I find that the majority of IF puzzles lies in pattern recognition type. Some has personality matching types. As for the rest, very few. About as rare as those walking sims type. I don’t have anything against walking sims type, if they are of the “iyashikei” or “healing” category.
So, back to size. In order to properly implement a game you would either have to do V×N or V×N×N, multiplied by modifiers (adjectives, positional, possessive), multiplied by combinatorial puzzle factor. Once I realized this, I decided that number of locations is not a significant factor in game size. N^2 dwarfs just about everything else.
So, then what should be a good number for games? Counting the number of objects (or locations, assuming their numbers are about the same):
Less than 10: tiny / experimental games.
10-25: What I call Alphabet Design games, listing objects by letters. Small games, like short story (10) or half hour episode (25). Old Scott Adams games.
Up to 64: standard. Most 1980s parser games are of this size. Modern Introductory games are of these size.
Up to 256: large. Large Infocom games. Think z5 games. Level9 games. Professional games.
More than 256: Mega games. Think Sierra On-Line Time Zone, with 1200 locations.
I like small games, that I can play bite size sessions. As far as making them, I can’t imagine doing larger than 64 locations, unless I’m doing it as a professional. The combinatorial explosion does factor a lot in this case, especially if you’re not doing it using 2 word parser.
2 word parser, especially those with limited verbs, can be done relatively quickly, even with large number of nouns. The question is: do you prefer simple parser and rich worlds, or rich parser and simple worlds? Seems to me people here prefer the latter, while general populace prefer the former.

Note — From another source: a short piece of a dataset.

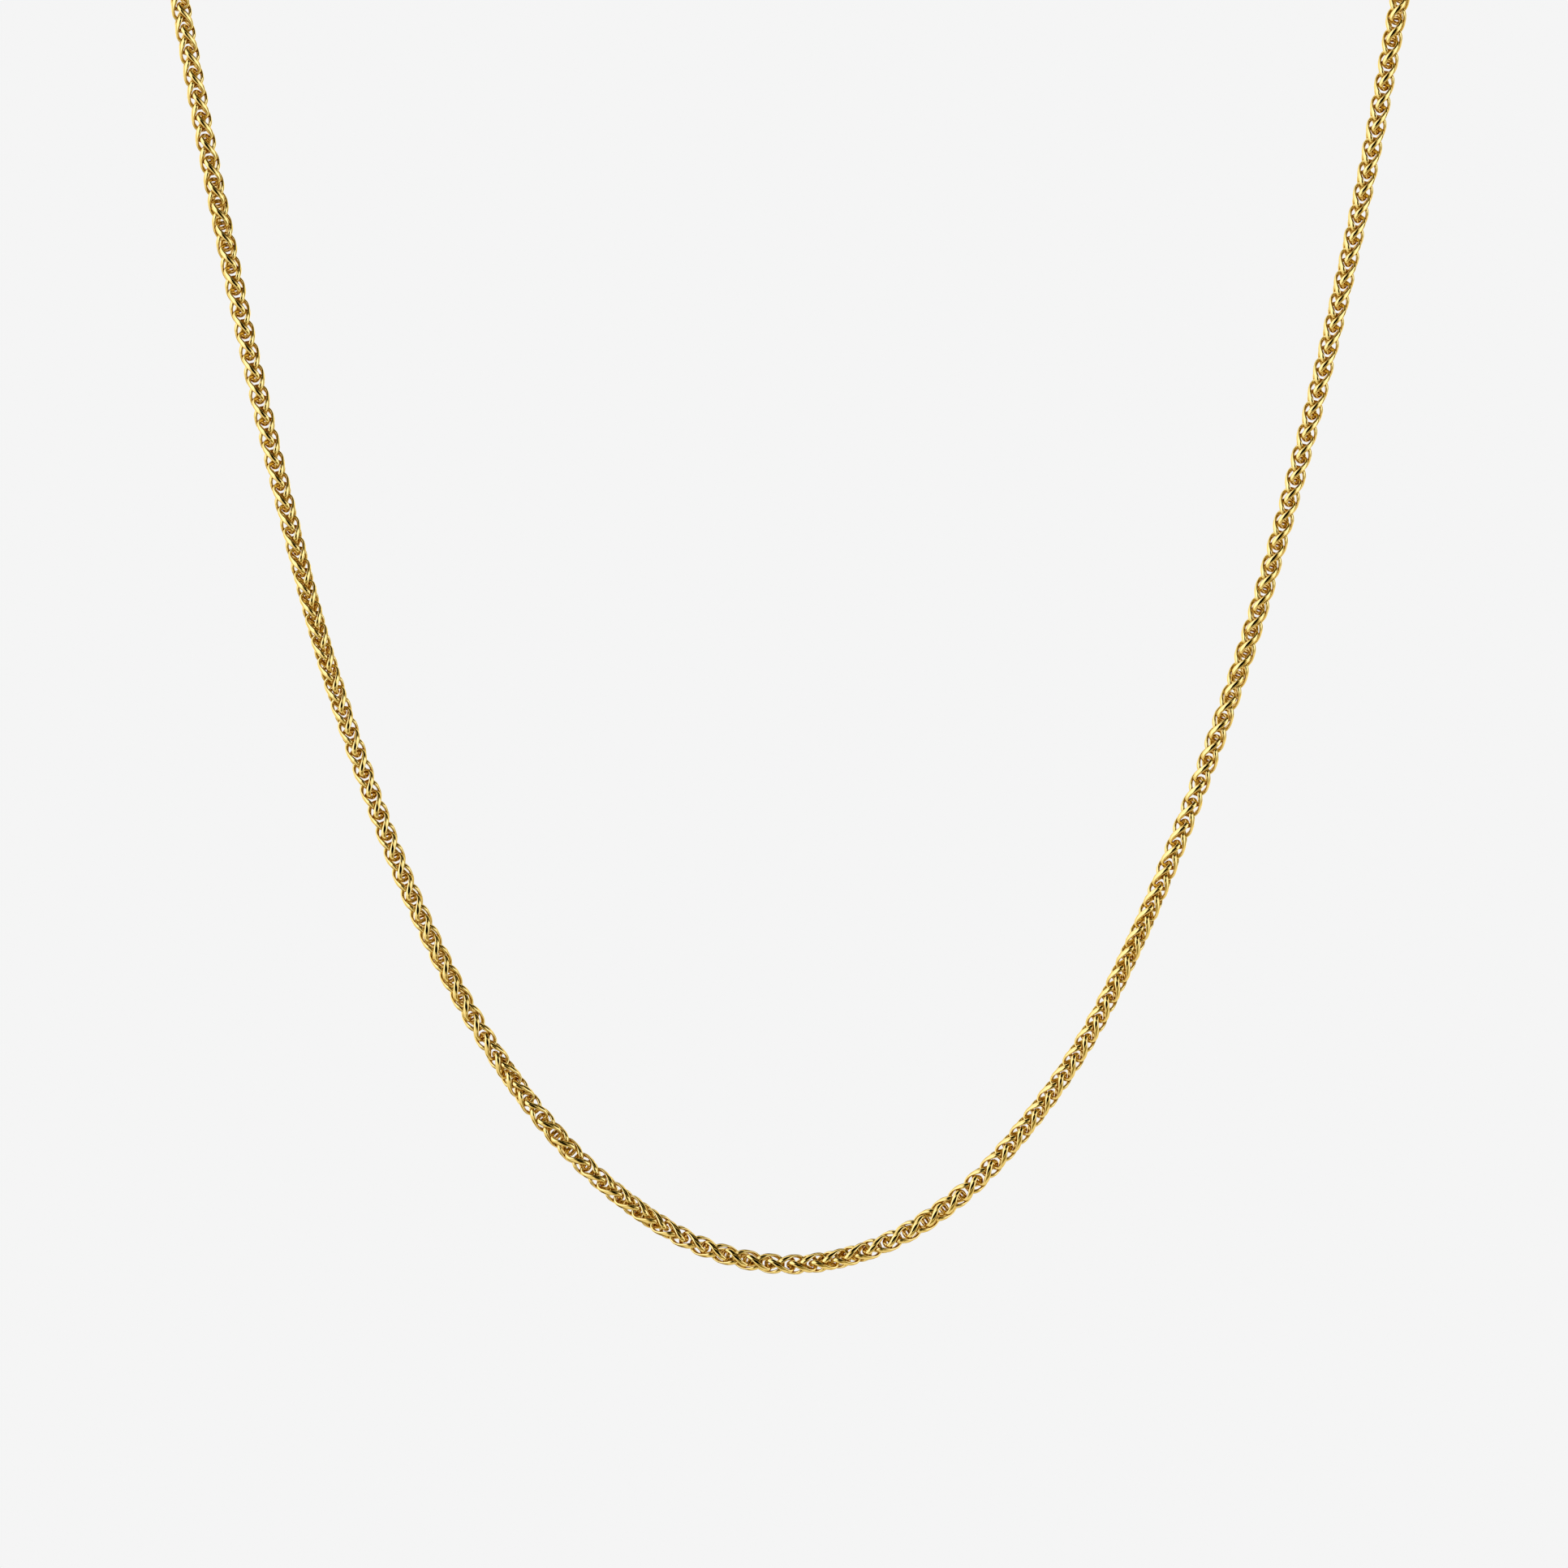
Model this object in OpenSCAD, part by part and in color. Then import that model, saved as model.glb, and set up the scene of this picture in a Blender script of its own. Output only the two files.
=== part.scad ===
// Wheat-link neck chain, 508 mm (20 in) round, held up by the neck that wears it.
// The front drop hangs in one upright plane; the rest rises over the shoulders and
// meets at a clasp behind the neck. +Z is up, -Y is the front, and the origin is the
// middle of the neck hollow, level with the top of the front drop.

/* [Chain] */
// Width of the linked chain, across the outside of its links
chain_d = 1.85; // [1.6:0.05:2.2]
// Sides of the swept chain body
chain_sides = 8; // [8:1:12]
// Rings swept in each span of the route
rings_per_span = 2; // [2:1:3]

/* [Clasp] */
// Width of the clasp's loop, outside to outside
clasp_w = 4.4; // [4.2:0.1:5.2]
// Wire of the clasp's loop
clasp_wire = 1.2; // [1:0.05:1.3]
// Straight length of the clasp's two legs
leg_len = 3.4; // [2.5:0.1:5]
// Outside of the clasp's tail eye
eye_d = 2.5; // [2.4:0.1:2.8]
// Wire of the clasp's tail eye
eye_wire = 0.8; // [0.7:0.05:0.85]
// Height that the thumb nub stands proud of its leg
nub_h = 0.9; // [0.6:0.1:1.2]

/* [End rings] */
// Outside of a ring at the chain's end
ring_d = 3.16; // [3:0.02:3.6]
// Wire of a ring at the chain's end
ring_wire = 0.56; // [0.5:0.02:0.6]
// Gap kept between pieces that hook or meet
fit_gap = 0.15; // [0.1:0.01:0.2]

/* [Colours] */
// Polished yellow gold
gold = "#DDB35C"; // ["#DDB35C", "#E8C27A", "#C99A3E"]

/* [Hidden] */
// Upright plane of the front drop, and the clasp's place behind the neck
front_y = -30;
nape_y = 46;
nape_z = 31;
// Smooth rounds of the rings and the clasp
round_fn = 48;

// Clasp and rings, measured along X from the middle of the clasp
clasp_r = clasp_wire / 2;
loop_r = clasp_w / 2 - clasp_r;
eye_wire_r = eye_wire / 2;
eye_r = eye_d / 2 - eye_wire_r;
ring_wire_r = ring_wire / 2;
ring_r = ring_d / 2 - ring_wire_r;
// The heel and the tail eye share metal over this length
eye_overlap = 0.3;
clasp_len = leg_len + clasp_w + eye_d - eye_overlap;
nose_x = clasp_len / 2 - clasp_w / 2;
heel_x = nose_x - leg_len;
eye_x = eye_d / 2 - clasp_len / 2;
ring_left_x = eye_x - ring_r;
ring_right_x = nose_x + loop_r - clasp_r - fit_gap - ring_wire_r + ring_r;
chain_left_x = ring_left_x - ring_d / 2 - fit_gap;
chain_right_x = ring_right_x + ring_d / 2 + fit_gap;

// Route of the chain's middle line, [x, y, z], from the clasp round by the wearer's
// right shoulder, down, across the lowest point and back up to the clasp
route = [
    [chain_left_x, nape_y, nape_z],
    [-24, 41.5, 31],
    [-39, 30.5, 30],
    [-49, 17, 28],
    [-55, 1, 25],
    [-57.5, -14, 20],
    [-57.3, -24, 13.5],
    [-56.2, -28.6, 7],
    [-54.9, front_y, 0],
    [-52.1, front_y, -15],
    [-49, front_y, -30],
    [-45.5, front_y, -45],
    [-41.5, front_y, -60],
    [-36.3, front_y, -75],
    [-32, front_y, -85],
    [-27, front_y, -94],
    [-21.1, front_y, -102],
    [-14.7, front_y, -108],
    [-7.6, front_y, -112.2],
    [0, front_y, -113.7],
    [7.6, front_y, -112.2],
    [14.7, front_y, -108],
    [20.6, front_y, -102],
    [26.3, front_y, -94],
    [30.9, front_y, -85],
    [35.1, front_y, -75],
    [40.5, front_y, -60],
    [44.9, front_y, -45],
    [48.7, front_y, -30],
    [52, front_y, -15],
    [54.8, front_y, 0],
    [56.2, -28.6, 7],
    [57.3, -24, 13.5],
    [57.5, -14, 20],
    [55, 1, 25],
    [49, 17, 28],
    [39, 30.5, 30],
    [24, 41.5, 31],
    [chain_right_x, nape_y, nape_z]
];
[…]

There’s nothing right or wrong either way, but if you’re looking for commercial success, maybe you should consider building games with rich worlds, while sacrificing actions. That looks to me as the secret recipe for success both for choice games and visual novel. IMHO.
With systems puzzles, I find myself spending a lot of time balancing the game. If I find myself getting bored, it means the game needs more balancing, and the process continues for eternity. Obviously, I don’t release too many of those kind of games.